- Born: November 8, 1909 Oconomowoc, Wisconsin
- Died: June 29, 2001 (aged 91) Tallahassee, Florida
- Other names: Whip
- Occupations: ski industry pioneer; founder; developer;
- Title: founder of Aspen Highlands

= Whip Jones =

American entrepreneur and ski industry pioneer

Whipple Van Ness "Whip" Jones (November 8, 1909 - June 29, 2001) was a ski industry pioneer, founder, developer and the original operator for 35 years, of the Aspen Highlands ski area in Aspen, Colorado. Whip Jones and the company he founded, Aspen Highlands, won a US Supreme Court case against his rival, the Aspen Skiing Company. Jones was also a philanthropist, and was inducted into The Colorado Ski Hall of Fame and The Aspen Hall of Fame for his work with Aspen Highlands.

==Early years==
Jones was born in Oconomowoc, Wisconsin, to Esther Olin Whipple (1884–1977) and Frank William Jones I (1876–1936). He was a 1932 graduate of Harvard University.

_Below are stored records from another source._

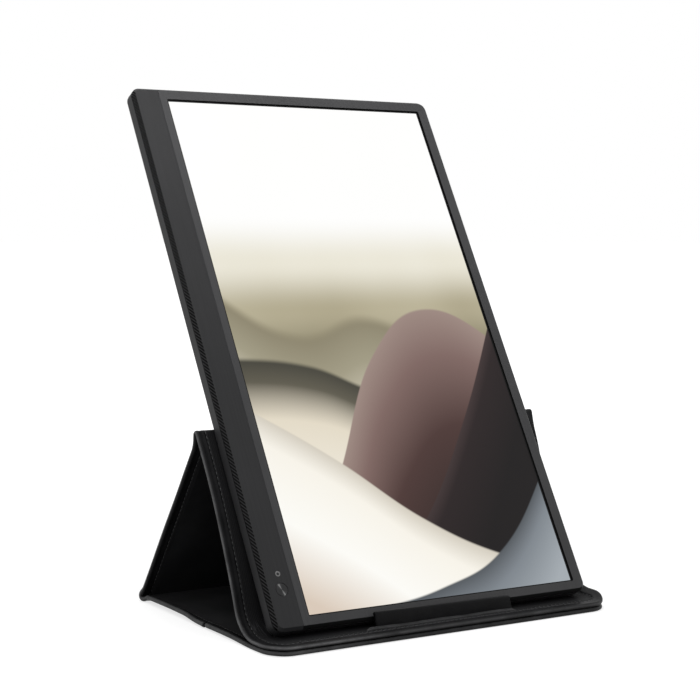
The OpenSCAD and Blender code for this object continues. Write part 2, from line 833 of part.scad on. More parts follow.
module board_shield() {
    w = pcb_w - 2 * shield_edge;
    color(metal_c) in_monitor() translate([pcb_x + shield_edge, shield_y, pcb_top]) difference() {
        cube([w, shield_l, shield_h]);
        translate([sheet_t, sheet_t, -eps]) cube([w - 2 * sheet_t, shield_l - 2 * sheet_t, shield_h - sheet_t + eps]);
    }
}

// Socket shell with its tongue
module usb_c_socket() {
    y0 = mon_l - fit - usb_depth;
    color(metal_c) in_monitor() {
        difference() {
            usb_slot(0, y0, usb_depth);
            usb_slot(-sheet_t, y0 + 1, usb_depth);
        }
        translate([usb_x - 3.3, y0 + 1, usb_mid_z - 0.35]) cube([6.6, usb_depth - 1.5, 0.7]);
    }
}

module board_screw(y, z) {
    translate([screw_x, y, z + film_gap]) cylinder(r = screw_head_r, h = 0.7);
    translate([screw_x, y, z + film_gap - screw_len]) cylinder(r = screw_r, h = screw_len + eps);
}

module board_screws() {
    color(metal_c) in_monitor() {
        for (y = main_screw_y) board_screw(y, pcb_top);
        board_screw(button_screw_y, switch_z);
    }
}

module button_board() {
    color(pcb_c) in_monitor() difference() {
        translate([pcb_x, button_pcb_y, button_pcb_z]) cube([pcb_w, button_pcb_len, pcb_t]);
        screw_hole(button_screw_y, button_pcb_z);
    }
}

module tact_switch() {
    color(metal_c) in_monitor() translate([button_at[0], button_at[1], switch_z]) {
        translate([-switch_side / 2, -switch_side / 2, 0]) cube([switch_side, switch_side, switch_h]);
        translate([0, 0, switch_h - eps]) cylinder(r = plunger_r, h = plunger_h + eps);
    }
}

module power_button() {
    cap_top = mon_t - fit;
    color(chin_c) in_monitor() translate([button_at[0], button_at[1], 0]) {
        translate([0, 0, flange_z + flange_h - eps]) cylinder(r = button_d / 2, h = cap_top - flange_z - flange_h + eps);
        translate([0, 0, flange_z]) cylinder(r = flange_r, h = flange_h);
        translate([0, 0, stem_z]) cylinder(r = plunger_r, h = flange_z - stem_z + eps);
    }
}

// Lens of the status lamp, held by a flange under the chin
module status_lens() {
    color(film_c) in_monitor() translate([lamp_at[0], lamp_at[1], 0]) {
        translate([0, 0, plate_z - flange_h - film_gap]) cylinder(r = lamp_d / 2 + 0.5, h = flange_h);
        translate([0, 0, plate_z - 2 * film_gap]) cylinder(r = lamp_d / 2, h = mon_t - plate_z);
    }
}

module tripod_insert() {
    color(brass_c) in_monitor() translate([tripod_at[0], tripod_at[1], 0]) difference() {
        cylinder(r = insert_r, h = insert_h);
        translate([0, 0, -eps]) cylinder(r = tripod_r, h = tripod_depth + eps);
    }
}

base_leather();
base_front_board();
base_rear_board();
base_lining();
base_magnets();
rear_fold_strip();
rear_leather();
rear_board();
rear_lining();
apex_fold_strip();
lean_leather();
lean_board();
lean_lining();
front_bend_strip();
flap_leather();
flap_board();
flap_lining();
flap_magnets();
stop_lip_skin();
stop_lip_core();
front_bezel();
chin_cover();
mid_frame();
rear_shell();
display_cell();
diffuser_stack();
light_guide();
backlight_tray();
led_strip();
display_flex();
main_board();
board_shield();
usb_c_socket();
board_screws();
button_board();
tact_switch();
power_button();
status_lens();
tripod_insert();
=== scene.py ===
"""Looks of a slim portable monitor that stands in portrait on its folded leather-look cover."""
import json
import math

import bmesh
import bpy
import numpy as np
from mathutils import Matrix, Vector

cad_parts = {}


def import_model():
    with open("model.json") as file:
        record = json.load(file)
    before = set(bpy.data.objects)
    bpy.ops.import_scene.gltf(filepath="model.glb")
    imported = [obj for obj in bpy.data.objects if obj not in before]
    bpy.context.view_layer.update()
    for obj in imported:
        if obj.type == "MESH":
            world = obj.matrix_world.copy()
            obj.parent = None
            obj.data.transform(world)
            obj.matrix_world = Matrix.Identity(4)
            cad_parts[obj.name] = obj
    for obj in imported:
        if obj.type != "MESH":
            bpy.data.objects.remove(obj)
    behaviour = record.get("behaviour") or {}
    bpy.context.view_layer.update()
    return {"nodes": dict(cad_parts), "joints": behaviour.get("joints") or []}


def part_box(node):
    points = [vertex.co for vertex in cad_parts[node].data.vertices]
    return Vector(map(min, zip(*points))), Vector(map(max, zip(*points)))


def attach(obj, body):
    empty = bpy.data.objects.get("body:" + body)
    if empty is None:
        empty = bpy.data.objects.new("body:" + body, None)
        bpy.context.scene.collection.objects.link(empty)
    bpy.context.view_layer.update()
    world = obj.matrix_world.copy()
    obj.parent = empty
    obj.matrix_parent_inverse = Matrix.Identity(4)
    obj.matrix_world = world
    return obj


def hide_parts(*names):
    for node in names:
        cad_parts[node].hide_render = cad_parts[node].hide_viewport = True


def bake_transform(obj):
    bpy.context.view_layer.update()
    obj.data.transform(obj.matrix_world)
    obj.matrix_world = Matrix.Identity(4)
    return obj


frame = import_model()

MM = 0.001

# ---- Sizes, in millimetres, from the frame ---------------------------------------------------

joints = {j["name"]: j for j in frame["joints"]}


def pivot(name):
    """(y, z) of a fold's axis, in millimetres."""
    return np.array(joints[name]["pos_m"][1:]) / MM


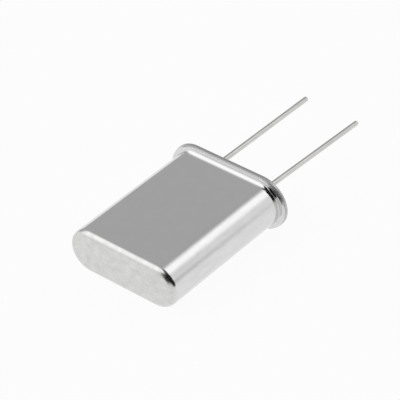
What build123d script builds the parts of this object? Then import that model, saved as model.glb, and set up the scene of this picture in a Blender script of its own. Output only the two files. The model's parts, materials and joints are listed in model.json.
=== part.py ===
from build123d import *
from math import asin, atan2, degrees, hypot, sqrt
import os

# Quartz crystal in a tall two-lead metal can, sizes in millimetres.
# It is drawn standing on its seating face at z = 0, leads down and wide way along X,
# and laid on its flat side at the end.

# Cover: one drawn cup of thin plated sheet, with a flange turned out at its mouth
CAN_WIDTH = 10.2
CAN_DEPTH = 3.75
HEIGHT = 13.2
CAN_WALL = 0.25
TOP_EDGE_RADIUS = 0.58
FLANGE_OVERHANG = 0.45
FLANGE_LAND = 0.09
WELD_RING = 0.28
FLANGE_EDGE_CHAMFER = 0.05

# Base: one stamped plate, its middle pushed up into the cover as a shallow pan
BASE_FLANGE = 0.35
BASE_SHEET = 0.35
PAN_RISE = 0.9
PAN_CLEARANCE = 0.12
PAN_TOP_RADIUS = 0.42
PAN_FOOT_CHAMFER = 0.1
RECESS_MOUTH_RADIUS = 0.3
EYELET_WALL = 0.22
EYELET_LENGTH = 0.55

# Leads and their glass beads
LEAD_PITCH = 4.88
LEAD_DIAMETER = 0.43
LEAD_LENGTH = 13.1
LEAD_TIP_CHAMFER = 0.05
LEAD_INNER_LENGTH = 0.5
LEAD_SWELL = 0.02
LEAD_HEAD_DIAMETER = 0.95
LEAD_HEAD_HEIGHT = 0.18
BEAD_DIAMETER = 1.6
BEAD_CREEP = 0.16

# Springs: punched strips welded on the lead heads, slotted for the blank's rim
STRIP_THICKNESS = 0.12
STRIP_WIDTH = 1.1
STRIP_BEND_RADIUS = 0.25
STRIP_TOE = 0.55
STRIP_ABOVE_SLOT = 0.5
SLOT_CLEARANCE = 0.03
SLOT_END_CLEARANCE = 0.1
RIM_BITE = 0.06

# Blank: a thin round quartz plate with a silver film and a tab on each face
BLANK_TO_CAN = 0.85
BLANK_THICKNESS = 0.2
BLANK_BEVEL = 0.05
FILM_DIAMETER = 4.6
FILM_TAB_WIDTH = 1.0
FILM_THICKNESS = 0.03
FILM_RIM_MARGIN = 0.12
DAB_RADIUS = 0.42
DAB_THICKNESS = 0.56
DAB_EDGE_CHAMFER = 0.14

# Sizes and levels that follow from the ones above
flange_width = CAN_WIDTH + 2 * FLANGE_OVERHANG
flange_depth = CAN_DEPTH + 2 * FLANGE_OVERHANG
flange_top = BASE_FLANGE + CAN_WALL
neck_radius = FLANGE_OVERHANG - FLANGE_LAND
mouth_chamfer = CAN_WALL + FLANGE_OVERHANG - WELD_RING
inner_width = CAN_WIDTH - 2 * CAN_WALL
inner_depth = CAN_DEPTH - 2 * CAN_WALL
inner_top = HEIGHT - CAN_WALL
pan_width = inner_width - 2 * PAN_CLEARANCE
pan_depth = inner_depth - 2 * PAN_CLEARANCE
pan_top = BASE_FLANGE + PAN_RISE
recess_width = pan_width - 2 * BASE_SHEET
recess_depth = pan_depth - 2 * BASE_SHEET
recess_top = pan_top - BASE_SHEET
eyelet_bottom = recess_top - EYELET_LENGTH
lead_radius = LEAD_DIAMETER / 2
head_bottom = pan_top + LEAD_INNER_LENGTH
head_top = head_bottom + LEAD_HEAD_HEIGHT
swell_bottom = eyelet_bottom - BEAD_CREEP
swell_slope = LEAD_SWELL / (head_bottom - swell_bottom)
blank_radius = inner_width / 2 - BLANK_TO_CAN
blank_centre = (head_top + inner_top) / 2
arm_inside = blank_radius - RIM_BITE
arm_outside = arm_inside + STRIP_THICKNESS
slot_half = sqrt(blank_radius**2 - arm_inside**2) + SLOT_END_CLEARANCE
sides = {"left": -1, "right": 1}


def stadium(width, depth, bottom, top):
    """An upright block with straight long sides and full-round ends."""
    return Pos(0, 0, bottom) * extrude(SlotOverall(width, depth), top - bottom)


def loop_at(shape, level, depth, nearness=0.005):
    """The stadium-shaped loop of edges at one level whose long sides are one depth apart."""
    def on_loop(edge):
        box = edge.bounding_box()
        return min(abs(box.max.Y - depth / 2), abs(box.min.Y + depth / 2)) < nearness

    flat_edges = shape.edges().filter_by_position(Axis.Z, level - nearness, level + nearness)
    return flat_edges.filter_by(on_loop)


def can():
    """The cover: a drawn cup with rounded top edges and a rounded neck above its weld flange."""
    cup = stadium(CAN_WIDTH, CAN_DEPTH, BASE_FLANGE, HEIGHT)
    cup = fillet(loop_at(cup, HEIGHT, CAN_DEPTH), TOP_EDGE_RADIUS)
    cup += stadium(flange_width, flange_depth, BASE_FLANGE, flange_top)
    cup = fillet(loop_at(cup, flange_top, CAN_DEPTH), neck_radius)
    cup = chamfer(loop_at(cup, flange_top, flange_depth), FLANGE_EDGE_CHAMFER)
    cup = chamfer(loop_at(cup, BASE_FLANGE, flange_depth), FLANGE_EDGE_CHAMFER)
    cavity = stadium(inner_width, inner_depth, BASE_FLANGE, inner_top)
    cavity = fillet(loop_at(cavity, inner_top, inner_depth), TOP_EDGE_RADIUS - CAN_WALL)
    cup -= cavity
    underside = cup.faces().sort_by(Axis.Z)[0]
    mouth = loop_at(cup, BASE_FLANGE, inner_depth)
    return chamfer(mouth, mouth_chamfer, CAN_WALL, reference=underside)


def header_base():
    """The base: a stamped pan with a flange and two eyelets drawn down around the glass."""
    base = stadium(flange_width, flange_depth, 0, BASE_FLANGE)
    base = chamfer(loop_at(base, 0, flange_depth), FLANGE_EDGE_CHAMFER)
    base = chamfer(loop_at(base, BASE_FLANGE, flange_depth), FLANGE_EDGE_CHAMFER)
    base += stadium(pan_width, pan_depth, BASE_FLANGE, pan_top)
    base = chamfer(loop_at(base, BASE_FLANGE, pan_depth), PAN_FOOT_CHAMFER)
    base = fillet(loop_at(base, pan_top, pan_depth), PAN_TOP_RADIUS)
    base -= stadium(recess_width, recess_depth, 0, recess_top)
    base = fillet(loop_at(base, 0, recess_depth), RECESS_MOUTH_RADIUS)
    eyelet_radius = BEAD_DIAMETER / 2 + EYELET_WALL
    for side in sides.values():
        middle = side * LEAD_PITCH / 2
        base += Pos(middle, 0, eyelet_bottom) * extrude(Circle(eyelet_radius), EYELET_LENGTH)
        base -= Pos(middle, 0, eyelet_bottom) * extrude(Circle(BEAD_DIAMETER / 2), pan_top)
    return base


def glass_seal(side):
    """One glass bead, melted into its eyelet and creeping a little way along the lead."""
    bead_radius = BEAD_DIAMETER / 2
    creep_top = pan_top + BEAD_CREEP
    bore_at_top = lead_radius + swell_slope * (creep_top - swell_bottom)
    outline = Polyline((lead_radius, swell_bottom), (lead_radius + BEAD_CREEP, eyelet_bottom),
                       (bead_radius, eyelet_bottom), (bead_radius, pan_top),
                       (bore_at_top + BEAD_CREEP, pan_top), (bore_at_top, creep_top), close=True)
    bead = revolve(Plane.XZ * make_face(outline), Axis.Z)
    return Pos(side * LEAD_PITCH / 2, 0, 0) * bead


def lead(side):
    """One headed wire: a cropped outer tip, a shank that swells a little up to a flat head."""
    head_radius = LEAD_HEAD_DIAMETER / 2
    outline = Polyline((0, -LEAD_LENGTH), (lead_radius, -LEAD_LENGTH), (lead_radius, swell_bottom),
                       (lead_radius + LEAD_SWELL, head_bottom), (head_radius, head_bottom),
                       (head_radius, head_top), (0, head_top), close=True)
    wire = revolve(Plane.XZ * make_face(outline), Axis.Z)
    wire = chamfer(wire.edges().sort_by(Axis.Z)[0], LEAD_TIP_CHAMFER)
    return Pos(side * LEAD_PITCH / 2, 0, 0) * wire


def spring_clip(side):
    """One spring: a toe on the lead's head, a bend, and an arm with a slot for the blank."""
    toe_start = LEAD_PITCH / 2 - STRIP_TOE
    arm_top = blank_centre + slot_half + STRIP_ABOVE_SLOT
    toe_run = Rectangle(arm_outside - toe_start, STRIP_THICKNESS, align=(Align.MIN, Align.MIN))
    arm_run = Rectangle(STRIP_THICKNESS, arm_top - head_top, align=(Align.MIN, Align.MIN))
    profile = Pos(toe_start, head_top) * toe_run + Pos(arm_inside, head_top) * arm_run
    bends = (((arm_inside, head_top + STRIP_THICKNESS, 0), STRIP_BEND_RADIUS),
             ((arm_outside, head_top, 0), STRIP_BEND_RADIUS + STRIP_THICKNESS))
    for corner, radius in bends:
        profile = fillet(profile.vertices().sort_by_distance(corner)[0], radius)
    strip = extrude(Plane.XZ * profile, STRIP_WIDTH / 2, both=True)
    slot_width = BLANK_THICKNESS + 2 * SLOT_CLEARANCE
    slot = Box(4 * STRIP_THICKNESS, slot_width, 2 * slot_half)
    strip -= Pos(arm_inside + STRIP_THICKNESS / 2, 0, blank_centre) * slot
    return strip if side > 0 else mirror(strip, Plane.YZ)


def quartz_blank():
    """The resonator: a thin round plate standing on edge, with bevelled rims."""
    plate = extrude(Plane.XZ * Circle(blank_radius), BLANK_THICKNESS / 2, both=True)
    return Pos(0, 0, blank_centre) * chamfer(plate.edges().filter_by(GeomType.CIRCLE), BLANK_BEVEL)


def electrode(on_front, side):
    """One silver film: a round spot with a tab running out to the rim at its own spring."""
    reach = blank_radius - FILM_RIM_MARGIN
    tab = Pos(side * reach / 2, 0) * Rectangle(reach, FILM_TAB_WIDTH)
    keyhole = (Circle(FILM_DIAMETER / 2) + tab) & Circle(reach)
    film = extrude(Plane.XZ * keyhole, FILM_THICKNESS)
    rear_side_of_film = -BLANK_THICKNESS / 2 if on_front else BLANK_THICKNESS / 2 + FILM_THICKNESS
    return Pos(0, rear_side_of_film, blank_centre) * film


def adhesive_dab(side, neighbours):
    """One dab of conductive cement, wrapped round the rim where it passes its spring."""
    dab = extrude(Plane.XZ * Circle(DAB_RADIUS), DAB_THICKNESS / 2, both=True)
    dab = chamfer(dab.edges().filter_by(GeomType.CIRCLE), DAB_EDGE_CHAMFER)
    dab = Pos(side * (arm_inside + STRIP_THICKNESS / 2), 0, blank_centre) * dab
    for neighbour in neighbours:
        dab -= neighbour
    return dab


def lay_down(pieces):
    """Tip the standing crystal on its flat side, where the flange and the far edge touch the floor."""
    drop = flange_depth / 2 - (CAN_DEPTH / 2 - TOP_EDGE_RADIUS)
    run = (HEIGHT - TOP_EDGE_RADIUS) - (flange_top - FLANGE_EDGE_CHAMFER)
    lean = degrees(atan2(drop, run) - asin(TOP_EDGE_RADIUS / hypot(drop, run)))
    tipped = {name: Rot(X=90 + lean) * piece for name, piece in pieces.items()}
    box = Compound(list(tipped.values())).bounding_box()
    to_origin = Pos(0, -(box.min.Y + box.max.Y) / 2, -box.min.Z)
    return {name: to_origin * piece for name, piece in tipped.items()}


pieces = {"can": can(), "header_base": header_base(), "quartz_blank": quartz_blank()}
for word, side in sides.items():
    film_name = "electrode_front" if word == "left" else "electrode_rear"
    pieces[film_name] = electrode(word == "left", side)
    pieces[f"glass_seal_{word}"] = glass_seal(side)
    pieces[f"lead_{word}"] = lead(side)
    pieces[f"spring_clip_{word}"] = spring_clip(side)
    touched = (pieces["quartz_blank"], pieces[f"spring_clip_{word}"], pieces[film_name])
    pieces[f"adhesive_dab_{word}"] = adhesive_dab(side, touched)

os.makedirs("parts", exist_ok=True)
for name, piece in lay_down(pieces).items():
    export_step(piece, f"parts/{name}.step")
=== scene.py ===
import json
from math import atan2, copysign, cos, hypot, pi, radians, sin

import bmesh
import bpy
from mathutils import Matrix, Vector


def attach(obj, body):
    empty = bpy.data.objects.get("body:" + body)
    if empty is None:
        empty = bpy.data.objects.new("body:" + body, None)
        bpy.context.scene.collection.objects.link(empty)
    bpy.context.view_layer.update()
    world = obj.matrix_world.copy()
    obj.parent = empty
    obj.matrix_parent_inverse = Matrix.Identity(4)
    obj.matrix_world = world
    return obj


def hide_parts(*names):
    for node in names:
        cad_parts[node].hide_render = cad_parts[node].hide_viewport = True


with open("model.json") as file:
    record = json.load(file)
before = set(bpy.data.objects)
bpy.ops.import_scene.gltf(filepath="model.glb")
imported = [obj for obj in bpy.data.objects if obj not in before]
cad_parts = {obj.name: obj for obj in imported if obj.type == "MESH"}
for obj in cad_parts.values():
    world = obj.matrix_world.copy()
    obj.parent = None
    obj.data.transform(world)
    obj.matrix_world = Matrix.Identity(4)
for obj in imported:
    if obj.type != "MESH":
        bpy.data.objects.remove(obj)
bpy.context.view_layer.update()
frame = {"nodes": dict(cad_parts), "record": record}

# Stamped header base: one plate of nickel-plated steel, its middle pushed up into the can as a
# shallow pan, with two eyelets drawn down for the glass. It is modelled standing on its seating
# face, wide way along X and leads down, and laid on the crystal's flat side at the end.
can_width = 0.0102
can_depth = 0.00375
can_wall = 0.00025
flange_overhang = 0.00045
base_flange = 0.00029
base_sheet = 0.00035
pan_rise = 0.00096
pan_clearance = 0.00012
pan_top_radius = 0.00042
pan_foot_radius = 0.0001
recess_mouth_radius = 0.0003
rim_rounding = 0.00006
seam_rounding = 0.00003
flat_margin = 0.00004
bead_radius = 0.0008
eyelet_wall = 0.00022
eyelet_length = 0.00055
eyelet_root_radius = 0.00009
eyelet_lip_radius = 0.00007
lead_pitch = 0.00488
end_steps = 56
tube_steps = 48
bend_steps = 8
rim_steps = 5
small_steps = 4
same_point = 1e-8
same_ring = 2e-7
sides = {"left": -1, "right": 1}

half_run = (can_width - can_depth) / 2
can_reach = can_depth / 2
flange_reach = can_reach + flange_overhang
pan_reach = can_reach - can_wall - pan_clearance
pan_top = base_flange + pan_rise
recess_reach = pan_reach - base_sheet
recess_top = pan_top - base_sheet
eyelet_reach = bead_radius + eyelet_wall
eyelet_bottom = recess_top - eyelet_length

mounts = {mount["name"]: mount for mount in frame["record"]["mounts"]}
towards_tips = Vector(mounts["seating_face"]["axis"])
on_seat = Vector(mounts["seating_face"]["pos_m"])
between_leads = sum((Vector(mounts[f"lead_{side}"]["pos_m"]) for side in sides), Vector()) / 2
seat_middle = between_leads - towards_tips * (between_leads - on_seat).dot(towards_tips)
wide_way = Vector((1, 0, 0))
thin_way = wide_way.cross(towards_tips)
laid_down = Matrix((wide_way, thin_way, -towards_tips)).transposed().to_4x4()
laid_down.translation = seat_middle


def kinds(parts, kind):
    """The vertices, edges or faces among what a mesh operator returned."""
    return [part for part in parts if isinstance(part, kind)]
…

==Founder of Aspen Highlands ==
Jones was the builder and the owner of the Aspen Highlands, one of the four ski areas of Aspen, Colorado.

Jones started the project on his own, and laid out a well-balanced set of ski runs: 25% beginner, 50% intermediate, 25% advanced. Jones financed the project by selling the lumber from the cleared ski runs and using low cost labor. The base area of Highlands Mountain is located 1 1/2 miles from the village of Aspen.

==Supreme Court antitrust case ==

Throughout his ownership, Aspen Highlands and founder Jones remained at odds with the local rival Aspen Skiing Company, which owned and operated the three other ski areas Aspen Mountain (Ajax), Buttermilk and Snowmass in Aspen, with Jones owning the remaining independent ski area, Aspen Highlands. In 1979, Jones sued the Aspen Skiing Company, alleging violations of the Sherman Act. Aspen Highlands and Aspen Skiing had, for several years, cooperated to sell an "all-Aspen" ticket that allowed a skier to visit Aspen Skiing's three mountains and Aspen Highlands. However, the rival companies were unable to agree on a means to administer this program and distribute proceeds. In 1978, Aspen Skiing decided to discontinue the all-Aspen ticket, and to instead sell only the ticket to the three Aspen Skiing mountains. Aspen Skiing also refused to sell Aspen Highlands any lift tickets to the Aspen Skiing mountains (even at full price), thereby preventing Aspen Highlands from offering its own multi-mountain package. The issue made it to the US Supreme Court and was decided as with Jones winning over $10 million in treble damages.

== Death ==
On June 29, 2001 he died in Tallahassee, Florida.

==Harvard endowment==
Jones donated the Highlands to Harvard University in 1992. The $18.3 million gift remains one of the largest donations the University has ever received. The proceeds endow the "Whipple V.N. Jones Cornerstone Scholarship Fund" and the "Whipple V.N. Jones Professor of Economics Chair" once held by Andrei Shleifer and currently held by Xiao-Li Meng.